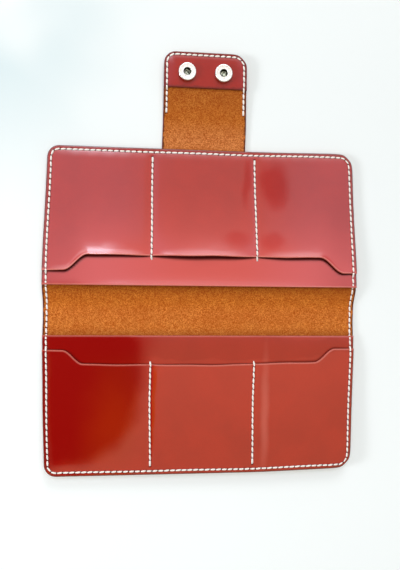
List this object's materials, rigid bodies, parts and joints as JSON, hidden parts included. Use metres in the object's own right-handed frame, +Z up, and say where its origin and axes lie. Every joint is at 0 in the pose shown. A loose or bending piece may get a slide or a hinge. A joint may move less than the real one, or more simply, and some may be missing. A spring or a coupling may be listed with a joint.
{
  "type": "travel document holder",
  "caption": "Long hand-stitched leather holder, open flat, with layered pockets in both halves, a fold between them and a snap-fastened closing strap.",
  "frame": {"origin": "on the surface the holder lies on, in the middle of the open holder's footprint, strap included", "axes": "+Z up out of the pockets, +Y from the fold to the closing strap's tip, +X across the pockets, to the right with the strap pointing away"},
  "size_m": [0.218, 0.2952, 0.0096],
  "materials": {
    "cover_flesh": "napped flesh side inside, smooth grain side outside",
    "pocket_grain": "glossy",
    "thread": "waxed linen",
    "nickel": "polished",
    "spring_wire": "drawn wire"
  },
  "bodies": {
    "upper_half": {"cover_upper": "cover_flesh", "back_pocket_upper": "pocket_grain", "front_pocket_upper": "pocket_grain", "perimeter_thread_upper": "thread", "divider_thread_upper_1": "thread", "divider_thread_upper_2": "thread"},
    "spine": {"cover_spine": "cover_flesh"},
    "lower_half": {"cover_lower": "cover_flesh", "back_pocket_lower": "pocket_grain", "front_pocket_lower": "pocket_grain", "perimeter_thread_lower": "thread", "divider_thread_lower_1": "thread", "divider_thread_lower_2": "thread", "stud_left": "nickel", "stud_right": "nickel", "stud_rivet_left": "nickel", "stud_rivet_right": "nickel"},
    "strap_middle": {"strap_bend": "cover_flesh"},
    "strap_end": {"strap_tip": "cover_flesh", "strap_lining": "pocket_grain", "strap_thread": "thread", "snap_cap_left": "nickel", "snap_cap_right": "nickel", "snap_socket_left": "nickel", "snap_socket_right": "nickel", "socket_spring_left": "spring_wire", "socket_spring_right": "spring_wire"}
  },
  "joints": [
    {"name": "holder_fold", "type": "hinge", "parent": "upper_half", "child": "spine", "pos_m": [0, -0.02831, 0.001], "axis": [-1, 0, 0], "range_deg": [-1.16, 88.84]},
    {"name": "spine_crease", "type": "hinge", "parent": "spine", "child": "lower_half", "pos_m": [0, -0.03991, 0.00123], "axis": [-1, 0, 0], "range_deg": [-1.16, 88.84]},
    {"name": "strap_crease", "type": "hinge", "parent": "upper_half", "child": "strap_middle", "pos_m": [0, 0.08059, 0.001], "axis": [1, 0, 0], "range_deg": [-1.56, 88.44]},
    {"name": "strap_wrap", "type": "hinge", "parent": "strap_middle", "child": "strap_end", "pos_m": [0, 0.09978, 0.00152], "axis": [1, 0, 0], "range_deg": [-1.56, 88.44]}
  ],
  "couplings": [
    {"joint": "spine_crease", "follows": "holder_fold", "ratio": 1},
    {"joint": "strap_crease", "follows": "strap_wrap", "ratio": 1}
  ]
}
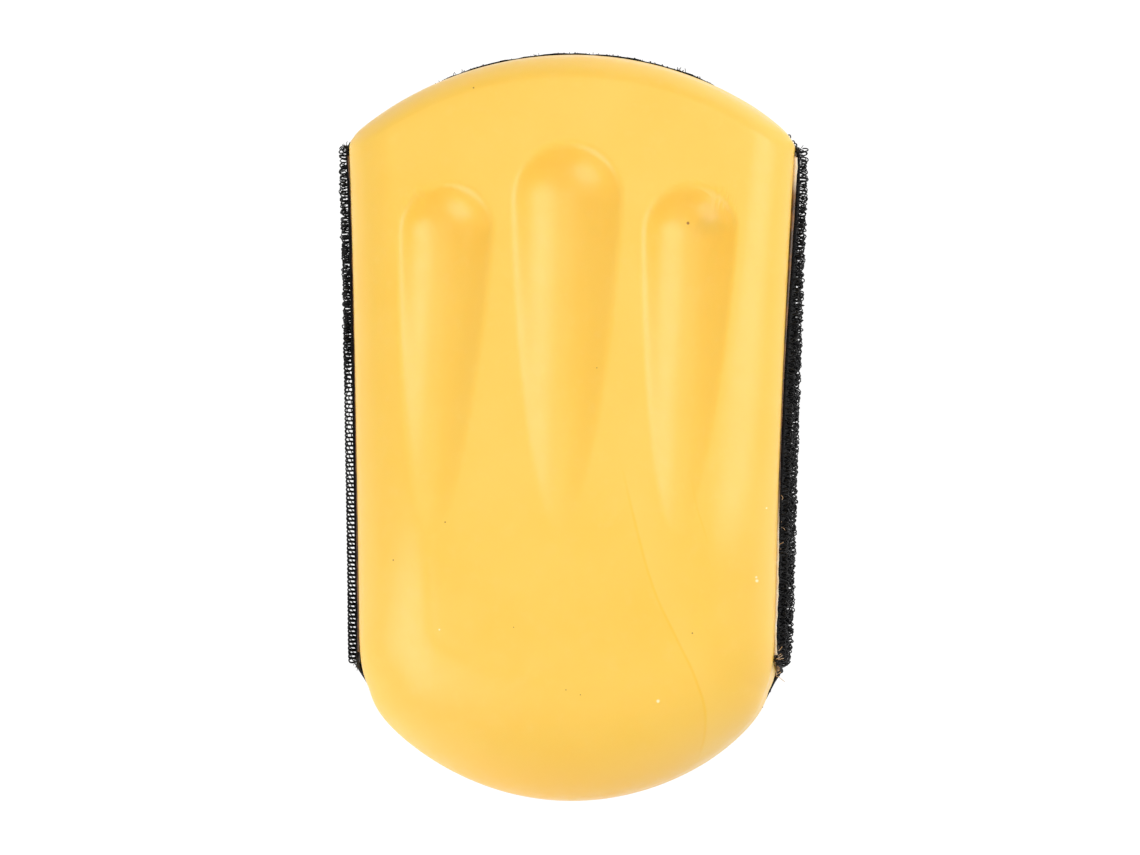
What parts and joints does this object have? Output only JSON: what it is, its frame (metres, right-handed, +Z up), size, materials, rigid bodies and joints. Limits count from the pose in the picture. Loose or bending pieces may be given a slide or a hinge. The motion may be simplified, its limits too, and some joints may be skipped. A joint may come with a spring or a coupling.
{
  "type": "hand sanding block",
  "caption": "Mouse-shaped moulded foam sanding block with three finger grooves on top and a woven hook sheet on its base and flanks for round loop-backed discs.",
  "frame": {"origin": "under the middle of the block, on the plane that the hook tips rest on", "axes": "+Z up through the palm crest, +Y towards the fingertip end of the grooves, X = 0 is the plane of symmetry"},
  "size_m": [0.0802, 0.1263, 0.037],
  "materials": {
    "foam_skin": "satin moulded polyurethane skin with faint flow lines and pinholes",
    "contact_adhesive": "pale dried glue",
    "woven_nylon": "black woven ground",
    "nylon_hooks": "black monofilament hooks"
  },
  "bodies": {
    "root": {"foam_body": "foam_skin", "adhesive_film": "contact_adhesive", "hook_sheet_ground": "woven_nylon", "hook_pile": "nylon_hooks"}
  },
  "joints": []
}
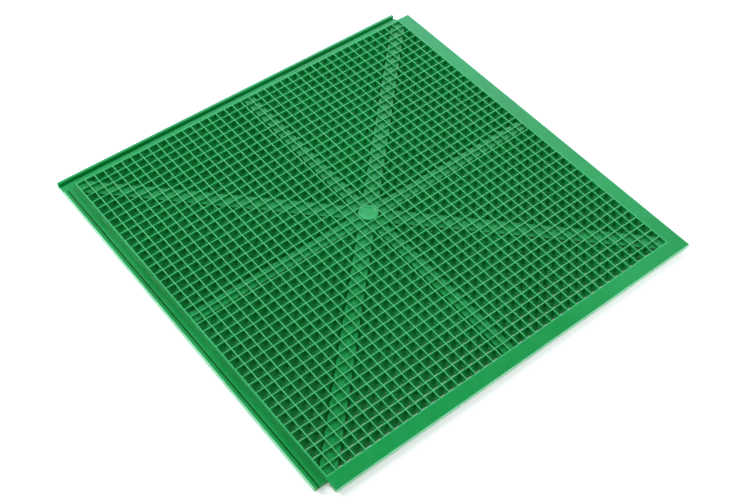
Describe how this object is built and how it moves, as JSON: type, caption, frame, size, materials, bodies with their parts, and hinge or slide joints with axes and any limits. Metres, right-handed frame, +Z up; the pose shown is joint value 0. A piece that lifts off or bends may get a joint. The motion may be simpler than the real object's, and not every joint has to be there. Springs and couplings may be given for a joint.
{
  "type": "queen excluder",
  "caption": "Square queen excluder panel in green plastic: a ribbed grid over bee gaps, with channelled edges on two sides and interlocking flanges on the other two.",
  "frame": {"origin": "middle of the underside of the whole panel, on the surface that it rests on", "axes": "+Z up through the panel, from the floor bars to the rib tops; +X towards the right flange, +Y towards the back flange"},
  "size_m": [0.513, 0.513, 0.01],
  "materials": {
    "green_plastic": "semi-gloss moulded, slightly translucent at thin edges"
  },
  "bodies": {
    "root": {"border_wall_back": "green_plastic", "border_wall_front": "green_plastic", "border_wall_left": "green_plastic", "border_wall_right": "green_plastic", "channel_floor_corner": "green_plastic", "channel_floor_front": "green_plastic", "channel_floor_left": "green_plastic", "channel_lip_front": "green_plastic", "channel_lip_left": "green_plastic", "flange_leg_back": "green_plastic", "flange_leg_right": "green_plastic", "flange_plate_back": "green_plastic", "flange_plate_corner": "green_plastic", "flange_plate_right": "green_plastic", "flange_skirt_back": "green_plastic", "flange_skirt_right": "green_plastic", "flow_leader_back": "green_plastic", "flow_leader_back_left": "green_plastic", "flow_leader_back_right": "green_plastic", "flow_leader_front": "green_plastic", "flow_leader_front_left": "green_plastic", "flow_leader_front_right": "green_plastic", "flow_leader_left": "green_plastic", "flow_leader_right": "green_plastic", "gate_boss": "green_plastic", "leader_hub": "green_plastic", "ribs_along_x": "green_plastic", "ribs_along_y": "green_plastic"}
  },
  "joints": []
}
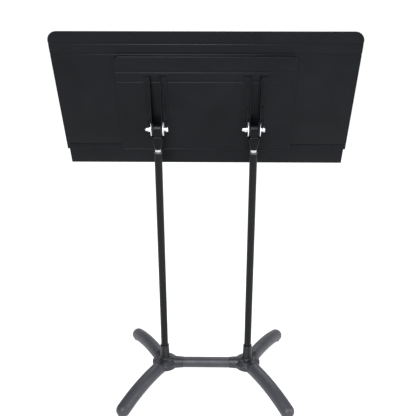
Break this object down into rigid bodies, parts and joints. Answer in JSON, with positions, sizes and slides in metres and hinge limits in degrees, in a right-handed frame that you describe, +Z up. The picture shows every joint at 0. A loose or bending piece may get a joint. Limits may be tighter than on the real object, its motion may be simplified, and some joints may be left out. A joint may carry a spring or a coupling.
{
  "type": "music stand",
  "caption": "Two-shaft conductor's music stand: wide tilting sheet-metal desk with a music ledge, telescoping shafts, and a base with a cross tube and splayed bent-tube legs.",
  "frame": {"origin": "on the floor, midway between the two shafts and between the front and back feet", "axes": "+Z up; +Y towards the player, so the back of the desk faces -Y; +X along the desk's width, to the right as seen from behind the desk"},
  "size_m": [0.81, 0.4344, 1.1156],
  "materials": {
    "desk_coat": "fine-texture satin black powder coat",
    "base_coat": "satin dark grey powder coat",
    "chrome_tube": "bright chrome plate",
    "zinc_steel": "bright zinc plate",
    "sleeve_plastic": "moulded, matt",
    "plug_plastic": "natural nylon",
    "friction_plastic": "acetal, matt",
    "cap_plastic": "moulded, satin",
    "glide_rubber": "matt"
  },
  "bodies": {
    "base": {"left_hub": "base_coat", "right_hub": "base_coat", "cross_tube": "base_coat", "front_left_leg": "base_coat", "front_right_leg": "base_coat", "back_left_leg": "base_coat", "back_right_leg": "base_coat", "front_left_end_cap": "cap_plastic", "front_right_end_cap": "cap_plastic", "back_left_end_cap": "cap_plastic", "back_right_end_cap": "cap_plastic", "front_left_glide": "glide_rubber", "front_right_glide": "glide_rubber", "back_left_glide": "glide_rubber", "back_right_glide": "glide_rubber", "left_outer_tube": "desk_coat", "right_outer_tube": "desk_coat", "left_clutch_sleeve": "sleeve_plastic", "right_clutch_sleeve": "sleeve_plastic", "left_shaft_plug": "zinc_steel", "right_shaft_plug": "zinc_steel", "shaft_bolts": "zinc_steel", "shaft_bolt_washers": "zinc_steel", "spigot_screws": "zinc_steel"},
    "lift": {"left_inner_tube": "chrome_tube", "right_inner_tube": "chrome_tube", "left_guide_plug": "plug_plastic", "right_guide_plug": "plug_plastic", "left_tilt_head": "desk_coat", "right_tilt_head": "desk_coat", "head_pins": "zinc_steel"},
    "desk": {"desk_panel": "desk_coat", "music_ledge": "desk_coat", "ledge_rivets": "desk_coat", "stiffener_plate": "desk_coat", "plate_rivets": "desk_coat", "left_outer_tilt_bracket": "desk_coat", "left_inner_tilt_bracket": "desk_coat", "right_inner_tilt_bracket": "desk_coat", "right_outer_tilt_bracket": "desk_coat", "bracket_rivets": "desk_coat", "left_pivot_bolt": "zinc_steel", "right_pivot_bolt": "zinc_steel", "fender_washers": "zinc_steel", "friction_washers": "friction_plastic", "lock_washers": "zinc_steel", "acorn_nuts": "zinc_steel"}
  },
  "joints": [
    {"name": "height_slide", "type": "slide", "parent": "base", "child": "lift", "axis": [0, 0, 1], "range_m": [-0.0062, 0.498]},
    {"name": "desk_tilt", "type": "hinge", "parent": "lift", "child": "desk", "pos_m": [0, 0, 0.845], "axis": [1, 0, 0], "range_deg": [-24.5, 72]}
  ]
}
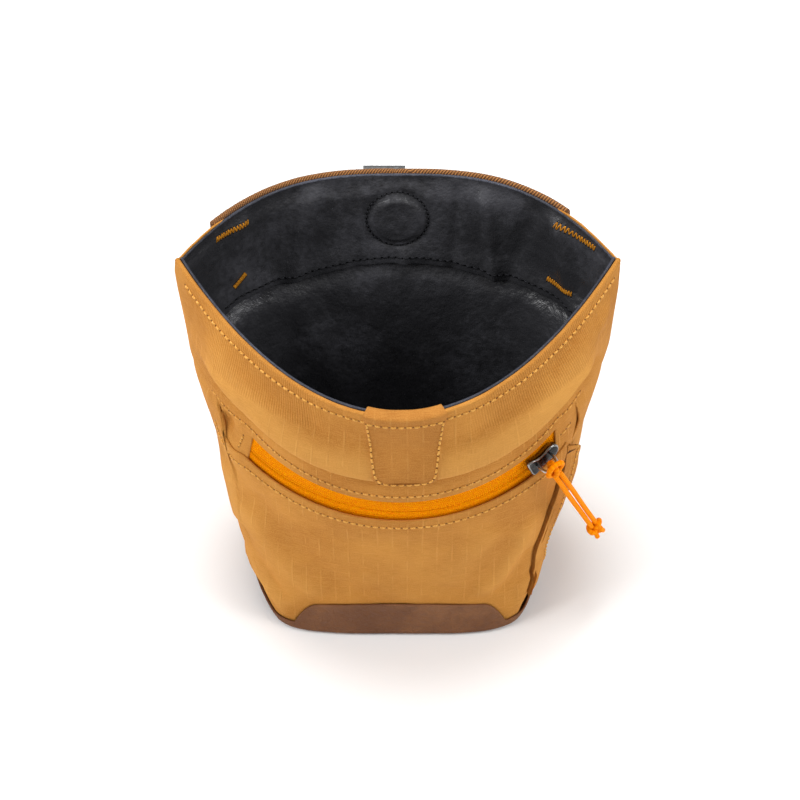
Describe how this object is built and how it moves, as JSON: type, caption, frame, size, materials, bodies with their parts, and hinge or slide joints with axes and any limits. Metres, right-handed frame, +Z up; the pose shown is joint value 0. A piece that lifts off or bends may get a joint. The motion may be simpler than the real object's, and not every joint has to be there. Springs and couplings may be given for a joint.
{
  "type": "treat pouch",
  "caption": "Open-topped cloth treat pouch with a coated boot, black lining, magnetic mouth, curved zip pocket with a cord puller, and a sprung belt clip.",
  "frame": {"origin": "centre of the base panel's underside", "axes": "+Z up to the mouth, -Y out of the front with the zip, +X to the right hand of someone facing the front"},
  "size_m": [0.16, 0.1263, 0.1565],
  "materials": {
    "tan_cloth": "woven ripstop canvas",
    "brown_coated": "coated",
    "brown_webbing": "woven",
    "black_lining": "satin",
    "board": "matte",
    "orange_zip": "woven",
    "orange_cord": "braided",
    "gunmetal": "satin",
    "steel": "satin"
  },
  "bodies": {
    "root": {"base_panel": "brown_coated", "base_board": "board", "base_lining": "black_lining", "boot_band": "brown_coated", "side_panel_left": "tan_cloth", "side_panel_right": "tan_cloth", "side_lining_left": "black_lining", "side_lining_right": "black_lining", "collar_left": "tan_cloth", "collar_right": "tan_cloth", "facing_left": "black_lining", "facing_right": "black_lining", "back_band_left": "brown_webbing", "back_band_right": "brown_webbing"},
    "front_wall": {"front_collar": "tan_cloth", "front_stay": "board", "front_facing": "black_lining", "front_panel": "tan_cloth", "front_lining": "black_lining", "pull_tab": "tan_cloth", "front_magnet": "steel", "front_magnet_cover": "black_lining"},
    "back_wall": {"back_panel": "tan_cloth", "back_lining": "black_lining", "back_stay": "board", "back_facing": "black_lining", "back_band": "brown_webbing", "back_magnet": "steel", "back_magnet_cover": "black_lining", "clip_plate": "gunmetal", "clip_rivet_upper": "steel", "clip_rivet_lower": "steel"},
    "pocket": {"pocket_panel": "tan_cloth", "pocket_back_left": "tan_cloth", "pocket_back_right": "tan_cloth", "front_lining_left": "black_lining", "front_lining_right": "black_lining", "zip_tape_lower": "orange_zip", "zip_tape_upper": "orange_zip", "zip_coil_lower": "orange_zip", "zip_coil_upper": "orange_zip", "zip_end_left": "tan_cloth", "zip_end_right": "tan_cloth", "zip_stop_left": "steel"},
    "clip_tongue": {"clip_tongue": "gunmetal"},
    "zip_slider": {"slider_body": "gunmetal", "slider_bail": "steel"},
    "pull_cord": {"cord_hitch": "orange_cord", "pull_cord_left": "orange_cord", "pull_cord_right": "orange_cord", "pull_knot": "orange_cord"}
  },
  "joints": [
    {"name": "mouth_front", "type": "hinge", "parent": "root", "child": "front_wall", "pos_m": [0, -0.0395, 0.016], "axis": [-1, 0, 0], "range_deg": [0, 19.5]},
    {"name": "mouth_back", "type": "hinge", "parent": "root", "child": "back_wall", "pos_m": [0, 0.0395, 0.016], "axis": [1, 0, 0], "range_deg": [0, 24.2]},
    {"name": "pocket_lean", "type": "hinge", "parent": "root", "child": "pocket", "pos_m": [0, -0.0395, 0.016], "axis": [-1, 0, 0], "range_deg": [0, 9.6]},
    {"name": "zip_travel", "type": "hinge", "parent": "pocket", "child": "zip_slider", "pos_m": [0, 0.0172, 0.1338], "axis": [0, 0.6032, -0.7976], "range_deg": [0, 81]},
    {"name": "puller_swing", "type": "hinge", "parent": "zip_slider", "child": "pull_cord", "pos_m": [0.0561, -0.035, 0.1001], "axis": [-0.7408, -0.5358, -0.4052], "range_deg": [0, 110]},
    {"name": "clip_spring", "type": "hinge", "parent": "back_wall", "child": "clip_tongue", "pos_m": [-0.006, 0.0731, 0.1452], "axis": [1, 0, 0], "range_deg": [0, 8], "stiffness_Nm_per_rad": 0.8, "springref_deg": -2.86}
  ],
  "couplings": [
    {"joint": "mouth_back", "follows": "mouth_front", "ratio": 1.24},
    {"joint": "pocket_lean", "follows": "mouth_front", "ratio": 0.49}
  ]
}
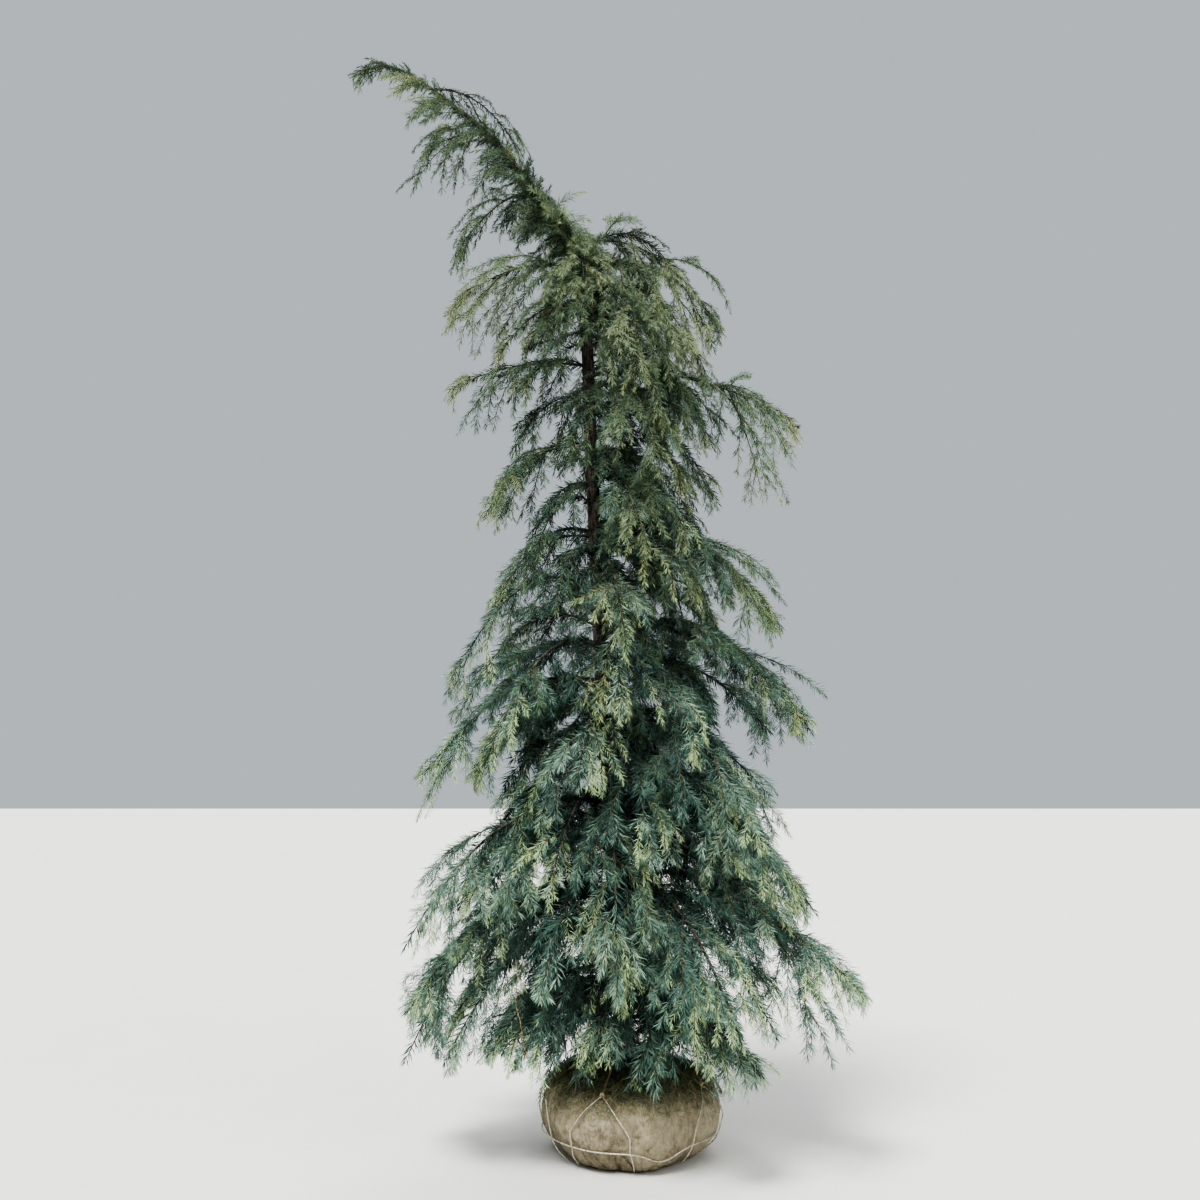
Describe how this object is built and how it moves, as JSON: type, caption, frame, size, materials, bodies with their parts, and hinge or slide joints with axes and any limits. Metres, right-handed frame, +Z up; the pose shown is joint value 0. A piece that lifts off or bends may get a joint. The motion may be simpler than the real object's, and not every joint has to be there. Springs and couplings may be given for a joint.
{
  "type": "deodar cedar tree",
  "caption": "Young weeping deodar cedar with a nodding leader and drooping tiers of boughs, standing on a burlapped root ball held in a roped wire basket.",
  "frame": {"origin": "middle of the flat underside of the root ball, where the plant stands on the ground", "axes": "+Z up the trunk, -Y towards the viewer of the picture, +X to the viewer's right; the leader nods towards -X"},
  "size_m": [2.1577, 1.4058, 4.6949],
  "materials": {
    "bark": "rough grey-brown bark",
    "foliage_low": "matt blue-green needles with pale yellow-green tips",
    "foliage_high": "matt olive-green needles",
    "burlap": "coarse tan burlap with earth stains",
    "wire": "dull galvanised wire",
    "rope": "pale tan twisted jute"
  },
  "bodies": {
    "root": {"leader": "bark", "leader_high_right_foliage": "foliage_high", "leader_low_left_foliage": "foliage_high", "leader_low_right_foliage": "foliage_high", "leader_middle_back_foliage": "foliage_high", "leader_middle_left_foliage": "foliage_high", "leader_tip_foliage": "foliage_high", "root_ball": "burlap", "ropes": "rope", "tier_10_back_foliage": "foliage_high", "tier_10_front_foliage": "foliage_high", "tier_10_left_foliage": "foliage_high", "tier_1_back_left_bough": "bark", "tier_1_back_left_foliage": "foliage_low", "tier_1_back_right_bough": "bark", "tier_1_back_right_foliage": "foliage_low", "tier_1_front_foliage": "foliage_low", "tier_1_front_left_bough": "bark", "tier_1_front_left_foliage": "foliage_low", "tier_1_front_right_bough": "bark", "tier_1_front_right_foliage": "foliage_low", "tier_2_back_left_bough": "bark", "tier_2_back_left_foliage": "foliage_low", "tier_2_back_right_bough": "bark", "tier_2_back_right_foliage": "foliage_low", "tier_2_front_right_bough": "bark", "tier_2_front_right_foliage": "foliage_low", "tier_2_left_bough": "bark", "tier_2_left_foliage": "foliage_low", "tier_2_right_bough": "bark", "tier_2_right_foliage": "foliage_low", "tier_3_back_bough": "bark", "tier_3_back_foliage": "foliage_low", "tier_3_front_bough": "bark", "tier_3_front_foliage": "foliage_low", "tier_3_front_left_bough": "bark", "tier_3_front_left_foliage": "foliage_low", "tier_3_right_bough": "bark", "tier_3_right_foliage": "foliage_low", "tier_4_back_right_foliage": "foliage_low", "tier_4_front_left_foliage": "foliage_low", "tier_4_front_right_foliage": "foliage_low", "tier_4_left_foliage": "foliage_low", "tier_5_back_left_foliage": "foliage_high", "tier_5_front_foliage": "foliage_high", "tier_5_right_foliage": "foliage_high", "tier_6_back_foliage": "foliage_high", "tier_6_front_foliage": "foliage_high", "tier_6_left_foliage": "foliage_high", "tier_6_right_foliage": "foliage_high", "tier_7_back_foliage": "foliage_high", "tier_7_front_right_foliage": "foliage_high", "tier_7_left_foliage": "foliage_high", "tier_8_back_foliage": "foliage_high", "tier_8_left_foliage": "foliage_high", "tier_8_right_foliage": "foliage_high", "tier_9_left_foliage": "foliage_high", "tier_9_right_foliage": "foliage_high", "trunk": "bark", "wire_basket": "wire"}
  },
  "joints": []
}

**AIM OF THE EXERCISE**. Copy out each line of the listing that holds "included".

**OUTPUT BELOW**.
List this object's materials, rigid bodies, parts and joints as JSON, hidden parts included. Use metres in the object's own right-handed frame, +Z up, and say where its origin and axes lie. Every joint is at 0 in the pose shown. A loose or bending piece may get a slide or a hinge. A joint may move less than the real one, or more simply, and some may be missing. A spring or a coupling may be listed with a joint.
  "frame": {"origin": "on the surface the holder lies on, in the middle of the open holder's footprint, strap included", "axes": "+Z up out of the pockets, +Y from the fold to the closing strap's tip, +X across the pockets, to the right with the strap pointing away"},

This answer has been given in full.